### [Set task]
Show all lines that include the string "joints"; copy each one.

-- Start Collected data --

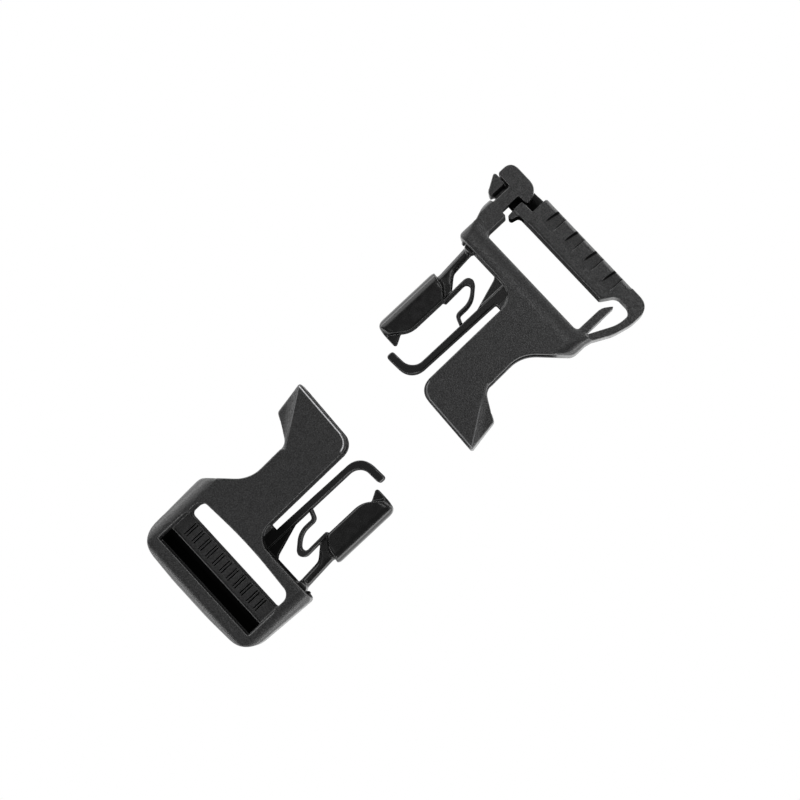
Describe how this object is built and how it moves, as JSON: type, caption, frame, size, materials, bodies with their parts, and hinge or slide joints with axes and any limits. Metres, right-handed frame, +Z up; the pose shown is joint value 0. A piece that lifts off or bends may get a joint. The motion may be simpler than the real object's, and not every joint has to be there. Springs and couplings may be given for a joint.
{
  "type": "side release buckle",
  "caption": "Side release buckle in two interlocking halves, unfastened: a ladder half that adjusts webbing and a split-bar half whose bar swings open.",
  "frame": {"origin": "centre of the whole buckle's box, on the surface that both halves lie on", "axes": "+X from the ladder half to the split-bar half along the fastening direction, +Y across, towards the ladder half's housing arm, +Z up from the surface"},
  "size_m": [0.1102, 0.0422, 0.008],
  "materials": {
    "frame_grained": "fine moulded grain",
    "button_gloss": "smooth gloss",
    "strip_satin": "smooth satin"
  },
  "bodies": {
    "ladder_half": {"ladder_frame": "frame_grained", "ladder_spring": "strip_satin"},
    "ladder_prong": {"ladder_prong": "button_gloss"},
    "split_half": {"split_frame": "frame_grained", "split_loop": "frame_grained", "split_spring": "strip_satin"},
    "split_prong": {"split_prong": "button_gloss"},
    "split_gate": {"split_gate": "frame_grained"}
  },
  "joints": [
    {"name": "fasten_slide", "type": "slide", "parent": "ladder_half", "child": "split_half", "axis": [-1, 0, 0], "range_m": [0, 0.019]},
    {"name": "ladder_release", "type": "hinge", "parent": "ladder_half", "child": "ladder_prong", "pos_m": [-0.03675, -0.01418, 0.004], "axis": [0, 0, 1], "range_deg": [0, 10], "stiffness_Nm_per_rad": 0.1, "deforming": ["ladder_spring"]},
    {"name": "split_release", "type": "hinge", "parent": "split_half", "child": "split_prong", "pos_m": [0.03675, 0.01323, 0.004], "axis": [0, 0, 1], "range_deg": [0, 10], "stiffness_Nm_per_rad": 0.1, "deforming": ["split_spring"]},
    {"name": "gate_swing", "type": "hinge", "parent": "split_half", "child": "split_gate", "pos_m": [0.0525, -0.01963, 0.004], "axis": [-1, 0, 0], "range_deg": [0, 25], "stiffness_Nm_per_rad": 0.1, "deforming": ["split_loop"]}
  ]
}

-- End Collected data --

### [Response to the task]
Describe how this object is built and how it moves, as JSON: type, caption, frame, size, materials, bodies with their parts, and hinge or slide joints with axes and any limits. Metres, right-handed frame, +Z up; the pose shown is joint value 0. A piece that lifts off or bends may get a joint. The motion may be simpler than the real object's, and not every joint has to be there. Springs and couplings may be given for a joint.
  "joints": [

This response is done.